Why: Ingress provides automatic TLS certificates and is the recommended approach.

File: argocd/manifests/argocd/service-tailscale.yaml uses kind: Ingress with ingressClassName: tailscale

Namespace: tailscale Instead of tailscale-system

Plan: tailscale-system namespace Actual: tailscale namespace

Why: Matches upstream Tailscale operator defaults.

Sync Policy: Manual Instead of Automated

Plan: syncPolicy.automated with prune and selfHeal Actual: Manual sync policy for workload apps; auto-sync only for app-of-apps

Why: User preference for explicit control over deployments during initial migration phase.

Pattern:

  • apps.yaml (app-of-apps): auto-sync to pick up new Application manifests
  • All workload apps: manual sync requires argocd app sync <name>

CloudNativePG: Helm Chart Instead of Raw Manifest

Plan: Download raw CNPG manifest Actual: Multi-source Application using official Helm chart from https://cloudnative-pg.github.io/charts

Why: Helm chart is the officially supported distribution method.

Additional fix: Required ServerSideApply=true sync option due to large CRD exceeding annotation size limit.

App-of-Apps: Named apps Instead of root

Plan: argocd/apps/root.yaml Actual: argocd/apps/apps.yaml with Application named apps

Why: Clearer naming; apps manages apps, argocd manages itself.

ArgoCD Self-Management Added

Plan: Not explicitly planned Actual: argocd/apps/argocd.yaml Application for ArgoCD self-management

Why: Standard GitOps pattern - ArgoCD manages its own deployment after bootstrap.

CRI-O Registry Mirror for Zot

Plan: Not in original plan Actual: Configured CRI-O to use zot as pull-through cache for docker.io, ghcr.io, quay.io

Why: Reduces external bandwidth, speeds up pulls, avoids rate limits.

Implementation: Ansible minikube role applies /etc/containers/registries.conf.d/zot-mirror.conf inside minikube VM using stable hostname host.containers.internal:5050.

ProxyClass for CRI-O Image Compatibility

Plan: Not mentioned Actual: Required ProxyClass with fully-qualified image paths (docker.io/tailscale/...)
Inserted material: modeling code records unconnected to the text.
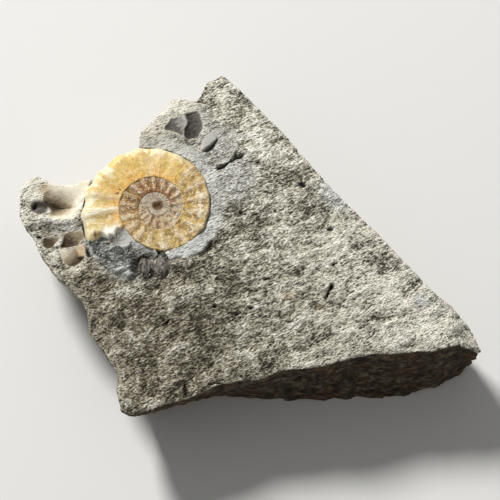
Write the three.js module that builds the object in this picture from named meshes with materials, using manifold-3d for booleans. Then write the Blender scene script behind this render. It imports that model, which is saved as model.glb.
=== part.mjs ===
// An ammonite in amber calcite, half sunk in a loose piece of grey limestone, with two dark bits of other
// shells.
//
// Millimetres, +Z up. The stone lies on its flat back at z = 0, with its bedding face and the shell on top.
// The origin is under the middle of the whole piece. +X runs from the spur on the left to the tip on the
// right, and +Y runs to the corner at the top of the face.

import * as THREE from 'three';
import { LoftGeometry } from 'three/addons/geometries/LoftGeometry.js';
import { ImprovedNoise } from 'three/addons/math/ImprovedNoise.js';
import { mergeVertices } from 'three/addons/utils/BufferGeometryUtils.js';
import Module from 'manifold-3d';

const wasm = await Module();
wasm.setup();

const { clamp, lerp, smoothstep, degToRad, radToDeg } = THREE.MathUtils;

// Driving dimensions of the stone.
const FACE_HEIGHT = 14.4; // the bedding face above the back
const UNDERCUT_HEIGHT = 11.5; // below this the sides lean in or out towards the foot
const WALL_STEP = 2.3; // longest straight stretch of the broken edge
const WALL_ROUGHNESS = 0.5; // how far the broken sides wander
const FACE_ROUGHNESS = 0.42; // the slow swells and lumps of the bedding face
const FINE_CELL = 1.05; // grid of the face round the shell and the moulds
const COARSE_CELL = 2.6; // grid of the rest of the face
const CLEARANCE = 0.3; // between the stone and what is set in it
const ABOVE_ALL = 20; // clear of everything, for cutting
const BELOW_ALL = -2;

// Slopes of the face: where each starts, and how far it falls for a millimetre outwards, or in all.
const TOP_CORNER_FALL = { from: 11, slope: 0.03 };
const BOTTOM_CORNER_FALL = { from: -8, slope: 0.05 };
const SPUR_DROP = { from: 23, to: 29, depth: 0.9 };
const SHOULDER = { at: [-25.1, -12.3], across: [0.85, 0.53], width: 3.5, depth: 2.2 };
const TIP_FACET = { at: [28.5, -8], across: [0.909, 0.417], slope: 1.1 };

// Driving dimensions of the coil. The outer edge of its whorls is nearly a logarithmic spiral.
const COIL_X = -14.5;
const COIL_Y = 6.4;
const COIL_MID_HEIGHT = 12.9; // the plane through the middle of the whorls, at the coil's left side
const COIL_LEAN = 0.03; // how far that plane sinks for a millimetre to the right
const COIL_RADIUS = 11.3; // outer edge on the left, one whorl out
const WHORL_GROWTH = 2; // how much wider each whorl is than the one inside it
const NUCLEUS_DROP = 0.7; // how far the inner whorls' middle lies from the outer one's, towards -Y
const RIBS_PER_WHORL = 20;
const RIB_HEIGHT = 0.045; // of the whorl's half height
const COIL_HALF_THICKNESS = 2.68; // of the outermost whorl, on the left
const THICKNESS_TAPER = 0.15; // how fast the whorls thin inwards, 1 for in step with their radius
const WHORL_GAP = 0.04; // the seam between a whorl and the one inside it, of the half height
const ROUNDNESS = { outside: 0.8, seam: 0.5, flank: 0.5 }; // of the whorl's cross-section, 1 for an ellipse
const SECTION_POINTS = 12;
const MOUTH_TURN = degToRad(26); // how far past the left side the calcite runs before it breaks off

// How much wider than the even spiral the shell is at a turn, in degrees.
const COIL_SWELLS = [
  [-60, 1.03],
  [60, 1.06],
  [130, 1.05],
  [200, 1.0],
  [258, 0.96],
  [325, 0.965],
  [350, 1.005],
  [386, 1.035],
];

// The channel prepared in the stone round the coil: its floor, its width, and its width at the lower right.
const CHANNEL_FLOOR = COIL_MID_HEIGHT + 1;
const CHANNEL_WIDTHS = { narrow: 0.7, right: 2.4 };

// The stone that fills the body chamber, round its middle on the spiral.
const FILLING = {
  turn: degToRad(50),
  halfTurn: degToRad(27),
  radius: 10.3,
  halfWidth: 3.5,
  foot: 13.0,
  height: 2.1,
};

// The stone's edge seen from above, counter-clockwise from the top corner: x and y of the edge, then how far
// the foot of the side lies from it in x and in y.
const EDGE = [
  [-4.3, 27.2, -0.2, -1.6], // top corner
  [-5.8, 26.2, 0.3, -1.2],
  [-6.8, 25.9, 0.6, -1.0],
  [-7.8, 23.3, 0.5, -0.8],
  [-8.5, 22.7, 0.3, -0.8],
  [-11.9, 23.1, 0.4, -1.3],
  [-12.8, 21.8, 0.8, -1.0],
  [-15.2, 19.5, 1.0, -0.9],
  [-16.9, 17.8, 1.2, -0.6],
  [-17.1, 16.5, 1.1, -0.4],
  [-18.2, 14.8, 0.8, -0.8], // under the shell
  [-20.4, 13.2, 0.6, -1.0],
  [-22.9, 11.4, 0.8, -1.2],
  [-25.1, 10.6, 0.8, -1.8],
  [-26.5, 9.6, 0.8, -2.0], // saddle of the spur
  [-28.2, 9.2, 1.2, -2.2],
  [-30.9, 9.5, 2.0, -2.6],
  [-32.9, 11.0, 2.6, -3.6], // peak of the spur
  [-34.5, 9.9, 3.0, -3.0],
  [-35.4, 8.5, 3.4, -2.4],
  [-35.7, 5.5, 3.8, -1.4], // end of the spur
  [-34.9, 3.2, 3.8, -0.6],
  [-33.2, 1.2, 3.6, 0.2],
  [-32.5, -0.9, 3.8, 0.8],
  [-29.9, -4.8, 3.6, 1.8],
  [-25.8, -8.8, 3.4, 2.0],
  [-25.2, -10.4, 3.6, 1.8],
  [-24.8, -13.7, 3.8, 1.6],
  [-22.5, -16.6, 3.8, 1.8],
  [-20.3, -20.4, 3.6, 2.2],
  [-20.4, -23.5, 3.8, 2.8],
  [-19.8, -26.3, 3.4, 3.6],
  [-18.6, -27.1, 2.8, 4.2], // bottom corner
  [-14.6, -26.1, 1.6, 4.2],
  [-9.6, -24.6, 0.6, 3.8],
  [-6.9, -23.4, 0.2, 2.6],
  [-4.6, -22.2, 0, 1.7],
  [1.3, -21.6, 0, 0.6],
  [4.4, -20.3, 0, -1.0], // from here to the tip the side leans out
  [11.0, -19.7, 0, -1.6],
  [16.7, -18.0, 0, -2.9],
  [24.0, -17.4, 0.2, -3.3],
  [28.3, -17.2, 0.4, -2.1],
  [32.0, -16.2, 0.2, -1.0],
  [35.7, -16.9, -2.0, 1.0], // right tip
  [33.7, -12.9, -1.4, -0.6],
  [30.4, -9.3, -0.8, -0.8],
  [28.6, -8.4, -0.6, -0.8],
  [20.2, 0.7, -0.9, -0.9],
  [12.3, 8.8, -0.6, -0.6],
  [4.9, 17.8, -0.9, -0.8],
  [1.2, 21.7, -0.6, -0.8],
];

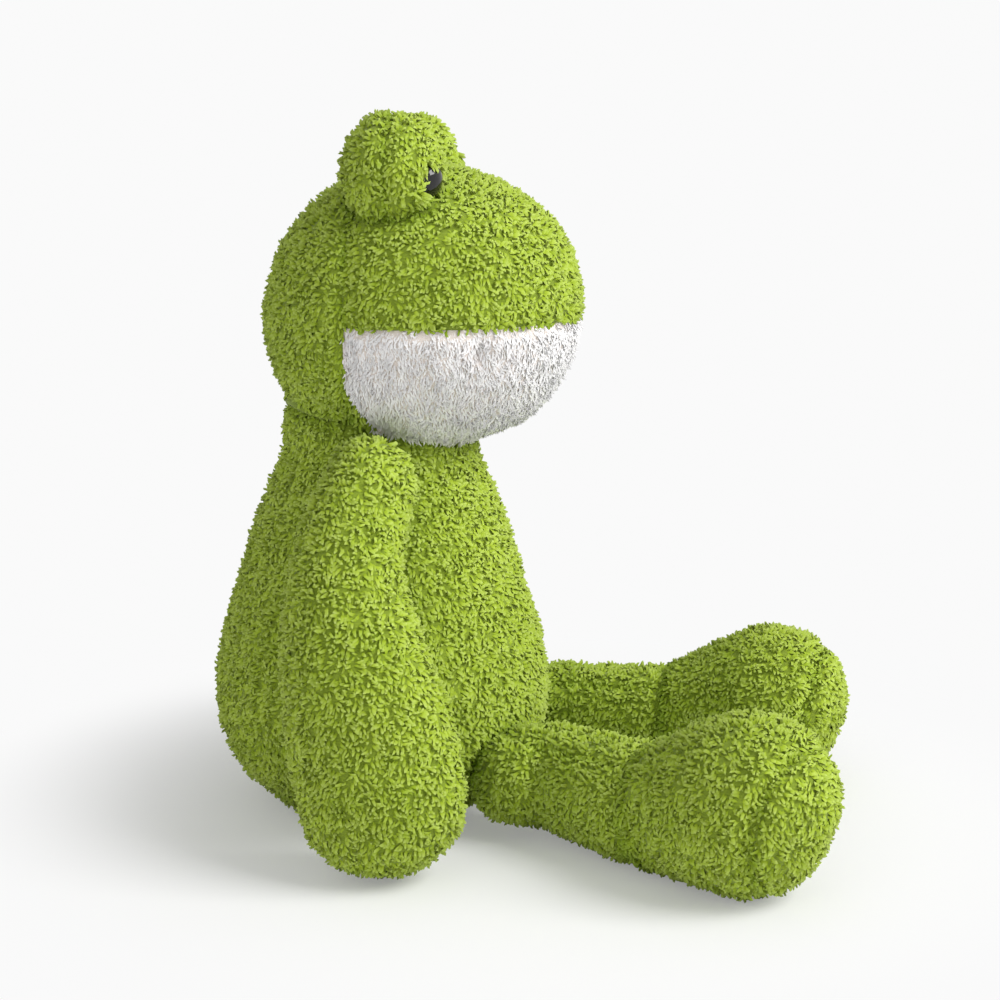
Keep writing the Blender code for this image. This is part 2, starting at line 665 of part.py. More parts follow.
def main():
    make_torso()
    neck = Vector((0, 0, NECK_HEIGHT))
    turn_pivot = add_pivot("neck_turn", neck)
    nod_pivot = add_pivot("neck_nod", neck, turn_pivot)
    add_knot("neck_knot", neck, turn_pivot)
    head_solid, under_eye = make_head(nod_pivot)
    for side in (RIGHT, LEFT):
        make_bump(side, head_solid, under_eye, nod_pivot)
        make_arm(side)
    make_leg(RIGHT, RIGHT_LEG_SPLAY)
    make_leg(LEFT, LEFT_LEG_SPLAY)


main()
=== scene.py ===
# Seated plush frog: curly pile cloth over stuffed forms, bead eyes and stitched-on limbs.
# Metres, +Z up. It faces -Y and its left is +X.
import json
from math import ceil, cos, pi, radians, sin

import bmesh
import bpy
import numpy as np
from mathutils import Matrix, Vector, kdtree, noise
from mathutils.bvhtree import BVHTree


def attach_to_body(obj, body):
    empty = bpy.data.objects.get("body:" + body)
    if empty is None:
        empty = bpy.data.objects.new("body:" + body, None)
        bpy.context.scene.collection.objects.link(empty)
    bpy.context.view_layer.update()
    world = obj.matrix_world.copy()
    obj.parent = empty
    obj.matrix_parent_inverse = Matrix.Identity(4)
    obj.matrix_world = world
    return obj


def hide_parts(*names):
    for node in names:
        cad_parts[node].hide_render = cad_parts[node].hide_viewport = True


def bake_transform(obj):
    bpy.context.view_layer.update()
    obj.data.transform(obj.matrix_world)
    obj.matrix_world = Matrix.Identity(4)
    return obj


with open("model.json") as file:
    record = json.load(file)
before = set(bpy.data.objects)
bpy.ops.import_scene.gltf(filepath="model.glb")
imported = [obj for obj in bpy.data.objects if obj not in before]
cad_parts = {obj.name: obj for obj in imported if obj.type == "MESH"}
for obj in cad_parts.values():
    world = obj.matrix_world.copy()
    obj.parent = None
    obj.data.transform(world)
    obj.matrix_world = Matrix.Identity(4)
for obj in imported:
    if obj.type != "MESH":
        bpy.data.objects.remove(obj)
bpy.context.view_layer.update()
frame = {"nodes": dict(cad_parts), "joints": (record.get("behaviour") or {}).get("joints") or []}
mm = 0.001
up = Vector((0, 0, 1))
scene = bpy.context.scene
hinges = {joint["name"]: Vector(joint["pos_m"]) for joint in frame["joints"]}
print("frame loaded,", len(frame["nodes"]), "nodes")

# Camera: seen from the toy's right side, a little above it
view = {"azimuth": -86, "elevation": 11, "distance": 0.700, "lens": 67.2, "target": (0.0031, -0.0445, 0.115)}


def addCamera():
    turn = radians(view["azimuth"])
    tilt = radians(view["elevation"])
    lookWay = Vector((-sin(turn) * cos(tilt), cos(turn) * cos(tilt), -sin(tilt)))
    lens = bpy.data.cameras.new("photoCamera")
    lens.lens = view["lens"]
    lens.sensor_width = 36
    camera = bpy.data.objects.new("photoCamera", lens)
    scene.collection.objects.link(camera)
    camera.location = Vector(view["target"]) - lookWay * view["distance"]
    camera.rotation_euler = (pi / 2 - tilt, 0, turn)
    scene.camera = camera


addCamera()


class Wire:
    # A shader value or colour that formulas can be written with

    def __init__(self, tree, socket=None):
        self.tree = tree
        self.socket = socket

    def node(self, kind, settings, values, output=0):
        made = self.tree.nodes.new(kind)
        for name, value in settings.items():
            if name == "stops":
                stops = made.color_ramp.elements
                while len(stops) < len(value):
                    stops.new(1.0)
                for stop, (place, colour) in zip(stops, value):
                    stop.position = place
                    stop.color = (*colour, 1)
            else:
                setattr(made, name, value)
        for name, value in values.items():
            if isinstance(value, Wire):
                self.tree.links.new(value.socket, made.inputs[name])
            else:
                made.inputs[name].default_value = value
        return Wire(self.tree, made.outputs[output])

    def maths(self, operation, first, second=0.0):
        return self.node("ShaderNodeMath", {"operation": operation}, {0: first, 1: second})

    def largest(self, other):
        return self.maths("MAXIMUM", self, other)

    def __add__(self, other):
        return self.maths("ADD", self, other)

    __radd__ = __add__

    def __sub__(self, other):
        return self.maths("SUBTRACT", self, other)

    def __rsub__(self, other):
        return self.maths("SUBTRACT", other, self)

    def __mul__(self, other):
        return self.maths("MULTIPLY", self, other)

    __rmul__ = __mul__

    def ramp(self, *stops):
        return self.node("ShaderNodeValToRGB", {"stops": stops}, {"Fac": self})

    def mix(self, blendType, first, second):
        # This value is the factor between two colours
        return self.node("ShaderNodeMix", {"data_type": "RGBA", "blend_type": blendType},
                         {0: self, 6: first, 7: second}, 2)

    def bump(self, strength, depth):
        return self.node("ShaderNodeBump", {}, {"Height": self, "Strength": strength, "Distance": depth})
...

Why: CRI-O requires fully-qualified image references; default Tailscale operator uses short names.

Actual File Structure

argocd/
  apps/
    apps.yaml                    # App-of-apps (auto-sync)
    argocd.yaml                  # ArgoCD self-management (manual sync)
    tailscale-operator.yaml      # Tailscale operator (manual sync)
    cloudnative-pg.yaml          # CNPG operator via Helm (manual sync)
  manifests/
    tailscale-operator/
      kustomization.yaml
      operator.yaml
      proxyclass.yaml            # CRI-O compatibility
      dnsconfig.yaml             # Cluster-to-tailnet DNS
      egress-forge.yaml          # Egress proxy for forge
      secret.yaml.tpl            # OAuth secret template (manual)
      README.md
    argocd/
      kustomization.yaml         # Uses remote base from upstream
      service-tailscale.yaml     # Ingress (not LoadBalancer)
      argocd-cmd-params-cm.yaml  # Disable HTTPS redirect
      repo-forge-secret.yaml.tpl # SSH key template (manual)
      README.md
    cloudnative-pg/
      values.yaml                # Helm values (currently minimal)
      README.md

Bootstrap Commands (Actual)

# 1. Create namespaces
kubectl create namespace tailscale
kubectl create namespace argocd

# 2. Apply secrets (manual, uses 1Password)
op inject -i argocd/manifests/tailscale-operator/secret.yaml.tpl | kubectl apply -f -

PRIV_KEY=$(op read "op://vg6xf6vvfmoh5hqjjhlhbeoaie/csjncynh6htjvnh2l2da65y32q/private key?ssh-format=openssh")$'\n' && \
kubectl create secret generic repo-forge -n argocd \
  --from-literal=type=git \
  --from-literal=url='ssh://forgejo@indri.tail8d86e.ts.net:2200/eblume/blumeops.git' \
  --from-literal=insecure=true \
  --from-literal=sshPrivateKey="$PRIV_KEY" && \
kubectl label secret repo-forge -n argocd argocd.argoproj.io/secret-type=repository

# 3. Bootstrap tailscale-operator
kubectl apply -k argocd/manifests/tailscale-operator/

# 4. Bootstrap ArgoCD
kubectl apply -k argocd/manifests/argocd/

# 5. Login and change password
argocd login argocd.tail8d86e.ts.net --username admin --grpc-web
argocd account update-password

# 6. Apply ArgoCD Applications
kubectl apply -f argocd/apps/argocd.yaml
kubectl apply -f argocd/apps/apps.yaml

# 7. Sync workloads
argocd app sync tailscale-operator
argocd app sync cloudnative-pg